When you are ready to build something new instead of rebuild what broke

Here is the thing about the social fallout of divorce that nobody tells you at the beginning: it is also, quietly, a permission slip. The social architecture of a marriage is built around the marriage. The dinner parties, the couple friends, the +1 invitations, all of it was designed for a unit that no longer exists. Which means you are not just losing things. You are also, for the first time in however long, genuinely free to build something else.

This is not a comfort when it is 11pm on a Friday and your phone is quiet. But it is true, and it becomes more true the further you get from the acute part.

The research on social connection after major life transitions points to one consistent finding: the friendships that form after a big change are often deeper than the ones that existed before it, because they are chosen without the infrastructure of a shared life making them convenient. Someone who becomes your friend now is becoming your friend on purpose.
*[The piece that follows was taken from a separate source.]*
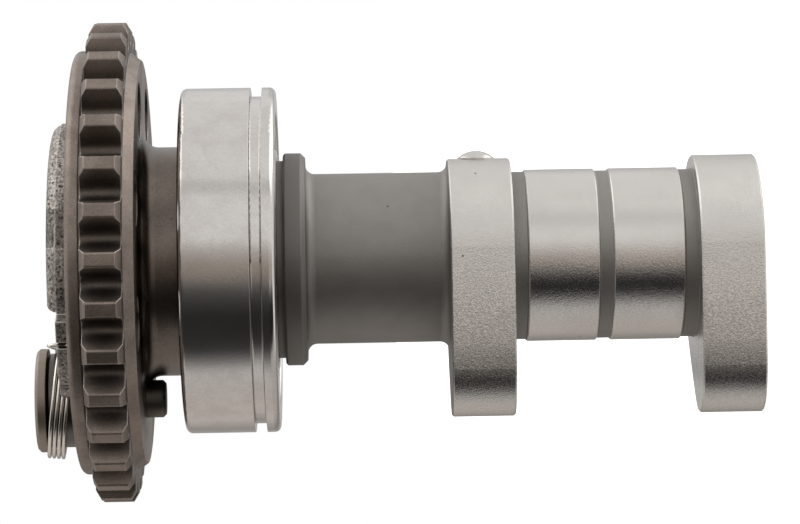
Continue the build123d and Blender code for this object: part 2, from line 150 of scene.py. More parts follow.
class Shader:
    """A node tree, wired by short calls that return sockets."""

    def __init__(self, tree: bpy.types.NodeTree) -> None:
        """Takes a node tree as it is.

        Args:
            tree: The tree that new nodes go to.
        """
        self.tree = tree

    def node(
        self, kind: str, inputs: dict[str | int, object] | None = None, **settings: object
    ) -> bpy.types.Node:
        """A new node.

        Args:
            kind: Node type without its ShaderNode prefix.
            inputs: Values or sockets for its inputs, by name or index.
            settings: Properties of the node.

        Returns:
            The node.
        """
        made = self.tree.nodes.new(f"ShaderNode{kind}")
        for key, value in settings.items():
            setattr(made, key, value)
        for key, value in (inputs or {}).items():
            if isinstance(value, Socket):
                self.tree.links.new(value, made.inputs[key])
            else:
                made.inputs[key].default_value = value
        return made

    def math(self, operation: str, *values: Value) -> Socket:
        """The result of a math operation on sockets or numbers."""
        return self.node("Math", dict(enumerate(values)), operation=operation).outputs[0]

    def product(self, first: Value, second: Value, *others: Value) -> Socket:
        """Two or more values multiplied."""
        result = self.math("MULTIPLY", first, second)
        for other in others:
            result = self.math("MULTIPLY", result, other)
        return result

    def rest(self, share: Value) -> Socket:
        """What a share leaves of one."""
        return self.math("SUBTRACT", 1.0, share)

    def above(self, value: Socket, limit: float) -> Socket:
        """One where a value is over a limit, else zero."""
        return self.math("GREATER_THAN", value, limit)

    def below(self, value: Socket, limit: float) -> Socket:
        """One where a value is under a limit, else zero."""
        return self.math("LESS_THAN", value, limit)

    def between(self, value: Socket, ends: Span) -> Socket:
        """One where a value is between two others, else zero."""
        return self.product(self.above(value, ends[0]), self.below(value, ends[1]))

    def place(self) -> Socket:
        """The point in the object's own coordinates, in metres."""
        return self.node("TexCoord").outputs["Object"]

    def axes(self, vector: Socket) -> tuple[Socket, Socket, Socket]:
        """A vector's parts along X, Y and Z."""
        return tuple(self.node("SeparateXYZ", {0: vector}).outputs)

    def noise(self, vector: Socket, size: float, layers: Layers) -> Socket:
        """Noise from 0 to 1 whose lumps are about a given size in metres."""
        inputs = {
            "Vector": vector,
            "Scale": 1 / size,
            "Detail": layers.detail,
            "Roughness": layers.rough,
        }
        return self.node("TexNoise", inputs).outputs[0]

    def span(self, value: Socket, ends: Span, results: Span) -> Socket:
        """A value carried from one range to another and held there past the ends.

        The way between is softened at both ends where the first range rises, and straight
        where it falls.

        Args:
            value: The value.
            ends: The range it comes from.
            results: What it is at those two ends.

        Returns:
            The value in its new range.
        """
        inputs = dict(enumerate((value, *ends, *results)))
        kind = "SMOOTHSTEP" if ends[0] < ends[1] else "LINEAR"
        return self.node("MapRange", inputs, clamp=True, interpolation_type=kind).outputs[0]

    def mix(self, share: Value, first: Paint, second: Paint, blend: Blend = Blend.MIX) -> Socket:
        """Two colours mixed.

        Args:
            share: Share of the second.
            first: The first colour.
            second: The second colour.
            blend: How they are put together.

        Returns:
            The mixed colour.
        """
        inputs = {0: share}
        for key, paint in ((MIX_FIRST, first), (MIX_SECOND, second)):
            inputs[key] = paint if isinstance(paint, Socket) else (*paint, 1.0)
        made = self.node("Mix", inputs, data_type="RGBA", blend_type=blend.value)
        return made.outputs[MIX_RESULT]

    def toned(self, colour: Paint, tone: Socket) -> Socket:
        """A colour made lighter or darker by a factor."""
        grey = self.node("CombineColor", dict.fromkeys(range(3), tone)).outputs[0]
        return self.mix(1.0, colour, grey, Blend.MULTIPLY)

    def bump(self, height: Socket, depth: Value, normal: Socket | None) -> Socket:
        """A normal that follows small heights.

        Args:
            height: The heights, from 0 to 1.
            depth: What 1 stands for, in metres.
            normal: The normal without them, or None for the surface's own.

        Returns:
            The normal.
        """
        inputs = {"Height": height, "Distance": depth, "Strength": 1.0}
        if normal is not None:
            inputs["Normal"] = normal
        return self.node("Bump", inputs).outputs[0]


class MaterialShader(Shader):
    """The node tree of a new material."""

    def __init__(self, name: str) -> None:
        """Makes the material with an empty tree.

        Args:
            name: Name of the material.
        """
        self.material = bpy.data.materials.new(name)
        self.material.use_nodes = True
        super().__init__(self.material.node_tree)
        self.tree.nodes.clear()

    def finish(self, surface: Socket) -> bpy.types.Material:
        """Puts the surface on the output.

        Args:
            surface: The shader that the material shows.

        Returns:
            The material.
        """
        self.node("OutputMaterial", {"Surface": surface})
        return self.material


@dataclass(frozen=True)
class Grain:
    """The fine grain of a metal.

    Attributes:
        size: Size of its lumps in metres.
        height: Depth in metres.
        shade: How far it lightens and darkens the colour.
        layers: Its layers of noise.
    """

    size: float = 0.2 * MM
    height: float = 2 * MICRON
    shade: float = 0.1
    layers: Layers = GRAIN_LAYERS


@dataclass(frozen=True)
class Marks:
    """Tool marks that run round an axis.

    Attributes:
        size: Distance between them in metres.
        height: Depth in metres.
    """

    size: float
    height: float


@dataclass(frozen=True)
class Edge:
    """Edges that are rounded a little and painted light as a highlight.

    Attributes:
        radius: Radius in metres over which they are rounded.
        share: How far they go to the painted highlight's colour.
        colour: The painted highlight's colour.
    """

    radius: float
    share: float = 0.5
    colour: Colour = (0.5, 0.47, 0.44)

    def round_with_highlight(self, shader: Shader, colour: Socket) -> tuple[Socket, Socket]:
        """Rounds the edges of a metal and paints a highlight on them: they are where the rounded
        normal leaves the true one.

        Args:
            shader: The material being made.
            colour: The metal's colour without them.

        Returns:
            The colour and the normal with them.
        """
        bevel = shader.node("Bevel", {"Radius": self.radius}, samples=BEVEL_SAMPLES)
        true = shader.node("NewGeometry").outputs["Normal"]
        inputs = {0: bevel.outputs[0], 1: true}
        turn = shader.node("VectorMath", inputs, operation="DOT_PRODUCT").outputs["Value"]
        # Painted highlight: the edges are lightened towards the highlight colour.
        painted_highlight = shader.span(turn, HIGHLIGHT_ENDS, (0.0, self.share))
        return shader.mix(painted_highlight, colour, self.colour), bevel.outputs[0]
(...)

If you are wondering practically where those people come from, we cover some concrete starting points in our piece on how to make friends after divorce, which is less about networking and more about what actually works when you are starting from a complicated place.

For now, the most useful thing you can do is make one small, low-pressure plan with one person who has shown you, not told you, that they are in your corner. Coffee, a walk, something without a two-hour minimum. You are not rebuilding a social life in a weekend. You are just making one small investment in a direction that might grow.